7 Museums to Soak up the History of the City of Detroit
The City of Detroit has a rich history that most people have no idea about.
Luckily, the people before us have established multiple museums that preserve, highlight, and reveal the struggles and accomplishments that the city has gone through over the years.
So, whether you’re a landlord trying to promote your rental or a visitor looking to learn about the City of Detroit, this is your ultimate list of the most iconic Detroit museums to learn the captivating stories that shaped Michigan’s Motor City today.
7 Informative and Unique Museums to Learn About the City of Detroit
From visiting the birthplace of funky music in the Motown Museum to witnessing the rise of technology in the Henry Ford Museum—one of these spots will surely satisfy your curiosities. Not everybody wants to visit the Detroit public library, but everyone surely wants to gain some interesting knowledge.
Detroit Historical Museum
Experience the city’s transformation from a rural town to an industrial giant, understanding its key role in our country’s industrial age. Visit the Detroit Historical Museum to see accurate models of past railways, streets, and exhibitions from the 1840s, 1870s, and 1900s—such as the beautiful Streets of Old Detroit.
Detroit Institute of Arts
Known as one of the country’s top art museums, the Detroit Institute of Arts (DIA) is a huge museum that showcases 65,000 world-class worlds from the likes of Diego Rivera, Winslow Homer, Vincent Van Gogh, Andrew Wyeth, Henri Matisse, Mary Cassatt, and Andy Warhol.
There are even the “Detroit Industry” frescoes by Diego Rivera himself in a two-story entrance hall!
Museum of Contemporary Art Detroit
If modern art is your cup of tea, visit the Museum of Contemporary Art Detroit (MOCAD) to indulge in music, performing arts, and ever-changing exhibits that showcase the coolest of art installations. No boring paintings here!

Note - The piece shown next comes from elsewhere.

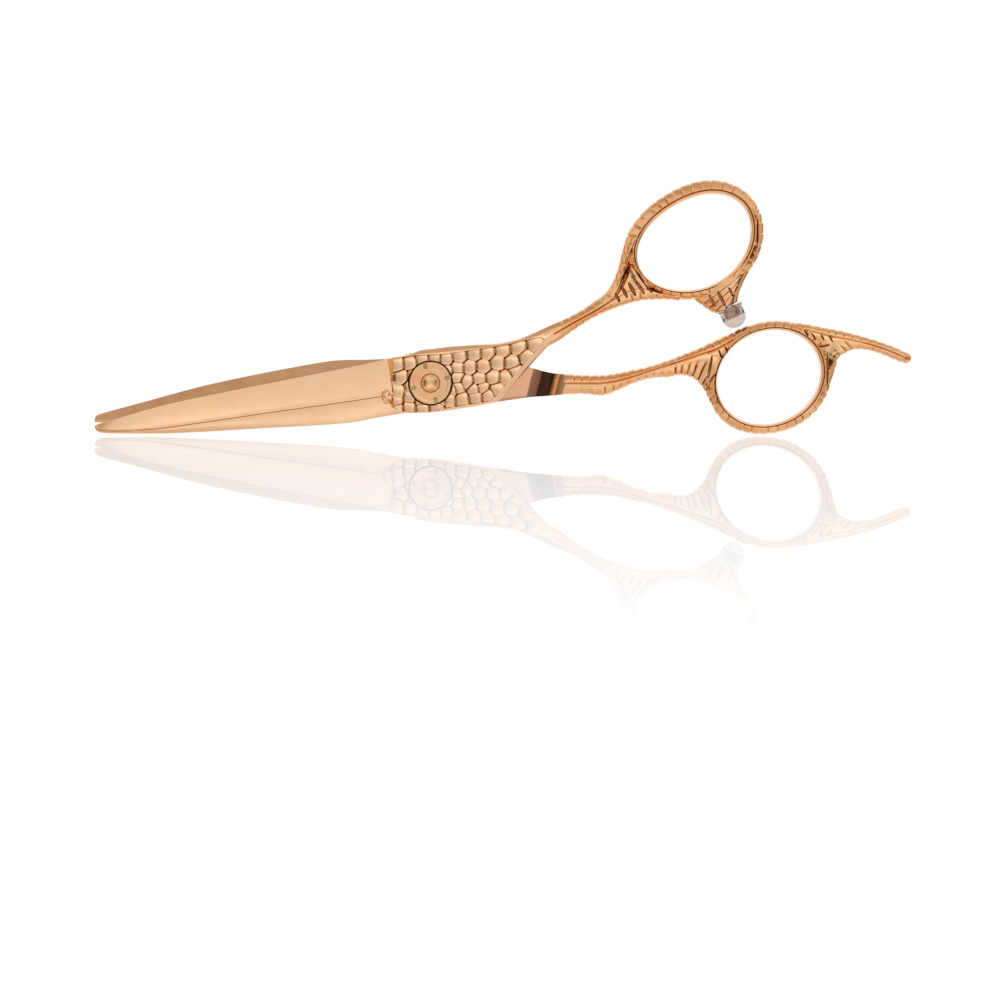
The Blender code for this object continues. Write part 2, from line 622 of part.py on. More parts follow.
def web(name, shank_left, shank_right, centre, hole, tilt, band, turns, sags, parent):
    """The thin plate that fills the fork between a shank and its ring."""
    left = oval_point(centre, hole, tilt, turns[0], band * 0.8)
    right = oval_point(centre, hole, tilt, turns[1], band * 0.8)
    outline = bowed(shank_left, left, sags[0])
    turn_step = (turns[1] - turns[0]) / 8
    outline += [oval_point(centre, hole, tilt, turns[0] + turn_step * k, band * 0.5)
                for k in range(9)]
    outline += bowed(right, shank_right, sags[1])
    outline.append(shank_right)
    return put(flat_plate(name, [p.xy for p in outline], MIDDLE - WEB_DEPTH / 2,
                          MIDDLE + WEB_DEPTH / 2), parent)


thumb_weld_middle = (WELD_THUMB[0] + WELD_THUMB[1]) / 2
thumb_span = thumb_end - thumb_weld_middle
thumb_left = Vector((-thumb_span.y, thumb_span.x, 0)).normalized()
cut(thumb_handle, web(
    "thumb_web", thumb_weld_middle + thumb_span * 0.5 + thumb_left * 1.1 * MM,
    thumb_weld_middle + thumb_span * 0.5 - thumb_left * 1.1 * MM, THUMB_CENTRE, THUMB_HOLE,
    THUMB_TILT, THUMB_BAND, THUMB_WEB_TURNS, (-0.9 * MM, -1.3 * MM),
    thumb_axis), "UNION")

boss_axis = empty("bumper_axis", thumb_axis, (BOSS_FACE.x, BOSS_FACE.y, MIDDLE))
boss_axis.rotation_mode = "QUATERNION"
boss_axis.rotation_quaternion = BUMPER_AXIS.to_track_quat("Z", "Y")
boss_length = BOSS_REACH - THUMB_BAND * 0.35
boss = turned("bumper_boss", [(0, 0), (BOSS_RADIUS, 0), (BOSS_RADIUS * 1.15, -boss_length * 0.5),
                              (BOSS_RADIUS * 1.3, -boss_length), (0, -boss_length)],
              boss_axis, closed=False, facets=20)
cut(thumb_handle, boss, "UNION")
cut(thumb_handle, plug("stud_hole", STUD_SHANK_RADIUS + BUMPER_FIT, -STUD_SHANK - BUMPER_FIT,
                       STUD_HEAD, boss_axis))

# Finger handle with its tang
finger_handle = bar("finger_handle", shank_stations(WELD_FINGER, finger_end, [
    (0.09, -0.15, 1.85, 0.3), (0.22, -0.85, 1.8, 0.75),
    (0.33, -1.2, 1.95, 1.0), (0.47, -0.15, 1.35, 1.0), (0.62, 0.1, 1.4, 1.0),
    (0.8, 0.35, 2.0, 1.0), (1.0, 0.8, 2.8, 1.0)], FINGER_WELD_DEPTH),
    finger_axis, rose_steel, (WELD_FINGER[0] - WELD_FINGER[1]).normalized())
cut(finger_handle, oval_ring("finger_ring", FINGER_CENTRE, FINGER_HOLE, FINGER_TILT, FINGER_BAND,
                             finger_axis), "UNION")
finger_weld_middle = (WELD_FINGER[0] + WELD_FINGER[1]) / 2
finger_span = finger_end - finger_weld_middle
finger_left = Vector((-finger_span.y, finger_span.x, 0)).normalized()
cut(finger_handle, web(
    "finger_web", finger_weld_middle + finger_span * 0.75 + finger_left * 1.6 * MM,
    finger_weld_middle + finger_span * 0.72 - finger_left * 1.3 * MM, FINGER_CENTRE, FINGER_HOLE,
    FINGER_TILT, FINGER_BAND, FINGER_WEB_TURNS, (0.0, -1.7 * MM),
    finger_axis), "UNION")


def tang_station(share, rise, half_width):
    """A station on the tang; share runs from the ring hole's middle to the tang's end."""
    x = FINGER_RING_X + TANG_REACH * share
    return (x, FINGER_RING_Y + rise * MM, MIDDLE, half_width * MM, RING_DEPTH * 0.32)


ring_side = oval_point(FINGER_CENTRE, FINGER_HOLE, FINGER_TILT, TANG_TURN, FINGER_BAND / 2)
tang_stations = [(ring_side.x, ring_side.y, MIDDLE, 1.2 * MM, RING_DEPTH * 0.4),
                 tang_station(0.46, 7.0, 3.0), tang_station(0.54, 7.1, 2.2),
                 tang_station(0.62, 7.3, 1.65),
                 tang_station(0.72, 7.15, 1.35), tang_station(0.86, 5.8, 1.2),
                 tang_station(1.0, 3.95, 1.05)]
cut(finger_handle, bar("tang", tang_stations, finger_axis), "UNION")
knob_mesh = bpy.data.meshes.new("tang_knob")
work = bmesh.new()
bmesh.ops.create_uvsphere(work, u_segments=12, v_segments=8, radius=KNOB_RADIUS)
work.to_mesh(knob_mesh)
work.free()
knob = put(bpy.data.objects.new("tang_knob", knob_mesh), finger_axis)
knob.location = (tang_stations[-1][0], tang_stations[-1][1], MIDDLE)
cut(finger_handle, knob, "UNION")

# ---------------------------------------------------------------- bumper

bumper_stud = turned("bumper_stud", [
    (0, STUD_HEAD + BUMPER_FIT), (STUD_HEAD_RADIUS - STUD_BEVEL, STUD_HEAD + BUMPER_FIT),
    (STUD_HEAD_RADIUS, STUD_HEAD + BUMPER_FIT - STUD_BEVEL), (STUD_RADIUS, CAP_LIP_HEIGHT),
    (STUD_RADIUS, BUMPER_FIT), (STUD_SHANK_RADIUS, BUMPER_FIT),
    (STUD_SHANK_RADIUS, -STUD_SHANK), (0, -STUD_SHANK)],
    boss_axis, bare_steel, facets=20, closed=False)
cap_bore = STUD_HEAD_RADIUS + CAP_FIT
cap_base = BUMPER_FIT
cap_roof = STUD_HEAD + BUMPER_FIT + CAP_FIT
dome = [(CAP_RADIUS * math.cos(a), cap_base + CAP_STRAIGHT + CAP_DOME * math.sin(a))
        for a in (math.pi / 2 * (5 - k) / 5 for k in range(5))]
dome[0] = (0, dome[0][1])
bumper_cap = turned("bumper_cap", dome + [
    (CAP_RADIUS, cap_base + CAP_STRAIGHT), (CAP_RADIUS, cap_base + CAP_LIP_HEIGHT + CAP_FIT),
    (CAP_LIP, cap_base + CAP_LIP_HEIGHT), (CAP_LIP, cap_base), (cap_bore, cap_base),
    (cap_bore, cap_roof), (0, cap_roof + CAP_FIT)],
    boss_axis, clear_silicone, facets=24, closed=False, smooth=True)
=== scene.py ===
"""Hair cutting shears in polished rose gold: fine shapes, finishes, studio and camera.

The shears stand on edge, as they are packed: x runs from the pivot towards the finger rings,
z up, and the front faces -Y.  Heights are measured forwards from the flat head of the pivot
screw, so a height of 7.3 mm is the face of the tension dial.
"""

import math
import random

import bmesh
import bpy
from mathutils import Matrix, Vector, kdtree


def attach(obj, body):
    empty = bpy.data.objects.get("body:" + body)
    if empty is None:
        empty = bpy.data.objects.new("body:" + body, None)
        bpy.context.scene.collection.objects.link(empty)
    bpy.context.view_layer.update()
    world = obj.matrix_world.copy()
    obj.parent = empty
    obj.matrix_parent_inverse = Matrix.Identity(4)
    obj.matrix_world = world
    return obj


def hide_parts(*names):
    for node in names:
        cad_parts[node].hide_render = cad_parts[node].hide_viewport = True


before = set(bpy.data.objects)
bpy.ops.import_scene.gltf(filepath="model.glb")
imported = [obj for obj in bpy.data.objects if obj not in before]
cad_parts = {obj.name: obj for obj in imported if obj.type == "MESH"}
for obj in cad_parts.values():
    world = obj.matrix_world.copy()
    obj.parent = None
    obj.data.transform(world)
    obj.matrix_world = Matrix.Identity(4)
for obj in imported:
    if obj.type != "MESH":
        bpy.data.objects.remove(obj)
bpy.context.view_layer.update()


# ---------------------------------------------------------------- studio
# A white tent with one soft box above, one at the left and dark cards at both sides, which draw
# the dark lines on the polished metal.  The shears stand just above a thin clear sheet that
# mirrors them faintly; the pale floor lies further down, below the opened blade.

MM = 0.001
VIEW_CENTRE = Vector((14.2, -3.65, -24.1)) * MM
VIEW_WIDTH = 206 * MM
VIEW_PITCH = math.radians(3.0)
SHEET_LEVEL = -10.75 * MM
FLOOR_LEVEL = -90 * MM
TENT_WHITE = (1.0, 0.985, 0.97)

camera = bpy.data.cameras.new("studio_camera")
camera.lens = 100
camera.sensor_width = 36
camera.clip_start = 0.01
camera_stand = bpy.data.objects.new("studio_camera", camera)
bpy.context.scene.collection.objects.link(camera_stand)
camera_reach = VIEW_WIDTH * camera.lens / camera.sensor_width
camera_back = Vector((0, -math.cos(VIEW_PITCH), math.sin(VIEW_PITCH)))
camera_stand.location = VIEW_CENTRE + camera_back * camera_reach
camera_stand.rotation_euler = (math.pi / 2 - VIEW_PITCH, 0, 0)
bpy.context.scene.camera = camera_stand
bpy.context.scene.view_settings.view_transform = "Standard"


def finish(name):
    """A new material: its shader, a maker of linked nodes, and the links."""
    mat = bpy.data.materials.new(name)
    mat.use_nodes = True
    tree = mat.node_tree
    shader = tree.nodes["Principled BSDF"]

    def node(kind, **settings):
        made = tree.nodes.new("ShaderNode" + kind)
        for key, value in settings.items():
            if key.startswith("in_"):
                made.inputs[key[3:].replace("_", " ")].default_value = value
            else:
                setattr(made, key, value)
        return made

    return mat, shader, node, tree.links.new


def ramp_stops(ramp, stops):
    """Fill a colour ramp with (place, colour) stops."""
    while len(ramp.color_ramp.elements) < len(stops):
        ramp.color_ramp.elements.new(0.5)
    for element, (place, colour) in zip(ramp.color_ramp.elements, stops):
        element.position = place
        element.color = (*colour, 1.0) if len(colour) == 3 else colour


def rescale(node, link, source, **limits):
    """Map one range of values onto another; the limits are given as in_From_Min and so on."""
    change = node("MapRange", **limits)
    link(source, change.inputs["Value"])
    return change.outputs["Result"]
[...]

Check MOCAD’s website for upcoming presentations, screenings, public programs, and exhibits to tickle your creative bone. Just take a look at John Korner’s International Super Fruits in the photo below:
Charles H. Wright Museum of African American History
This museum has the world’s largest permanent collection of African-American culture. With 35,000 items in its archives, many of these materials have their roots in the City of Detroit—including the Sheffield Collection that documents the local labor movement.
If you’ve ever driven by the area and saw a building with a magnificent glass dome, then you’ve found the Charles H. Wright Museum of African American History.

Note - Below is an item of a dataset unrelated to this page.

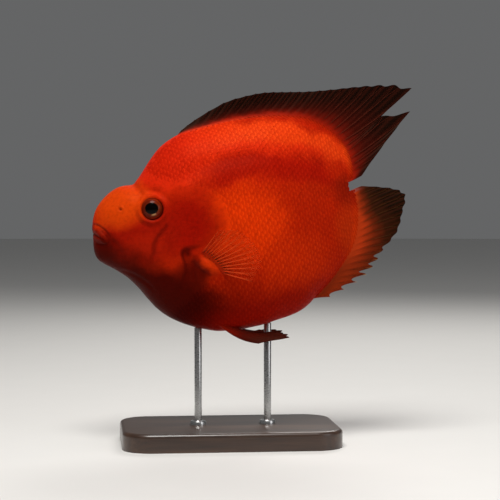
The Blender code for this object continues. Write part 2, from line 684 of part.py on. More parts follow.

See a funky white house with blue trim? That’s the Motown Museum—the former photography studio by Berry Gordy. Today, this museum displays artifacts, photographs, apparel, and memorabilia. You’ll see a studded glove from Michael Jackson and step into the fully-preserved Studio A where the Supremes recorded their hit “Stop in the Name of Love.”
Music lovers will surely get a kick out of visiting the Motown Museum. It’s also said to expand its space pretty soon, with a new plaza for pop-up performances!
Automotive Hall of Fame
The City of Detroit is nicknamed “Motor City” for a reason!
If you have the time to explore outside the City of Detroit, head over to Dearborn to see the Automotive Hall of Fame’s exhibits on the history of auto style, the impact of motor culture, the men and women behind the automotive industry, and the story of America’s first interstate highway.
Even non-automotive fans will surely enjoy this history-filled museum, especially since it’s easily accessible—just a stone’s throw away from the famous Henry Ford museum campus.
The Henry Ford Museum of American Innovation and Greenfield Village
Henry Ford played a key role in turning the City of Detroit into the automobile powerhouse it is today, mainly because he established the Ford Motor Company. To document the iconic story, The Henry Ford Museum of American Innovation records living history across multiple historic districts—including a Model T ride and 1930s-era lunch.
Visit the Dearborn Truck Plant to see how they made the Ford F-150 Truck, take a seat in the bus where Rosa Parks took her to stand, explore how the Wright brothers made their aviation mark—all these and more to discover the trailblazers of American innovation.
Plus, take the time to visit Greenfield Village as well—the outdoor living history museum of the complex.
Here, you’ll see almost a hundred historical buildings from the 17th century arranged in a “village” setting, depicting how people used to live and work in the City of Detroit. Attractions include the Wright Brothers’ bicycle shop and home, a replica of Thomas Edison’s Menlo Park laboratory complex, Henry Ford’s birthplace, and even his prototype garage where the Ford Quadricycle was built.
The City of Detroit has an overwhelming history filled with the most interesting stories. As you can see, these museums have captured the essence that made the city the success that it is today.
Learning about the City of Detroit is one firm step towards understanding its many neighborhoods, diverse cultures, and unique personalities in every nook and cranny—helping interested residents decide if they want to move to the city, and allowing investors to grasp the roots of Michigan’s biggest city.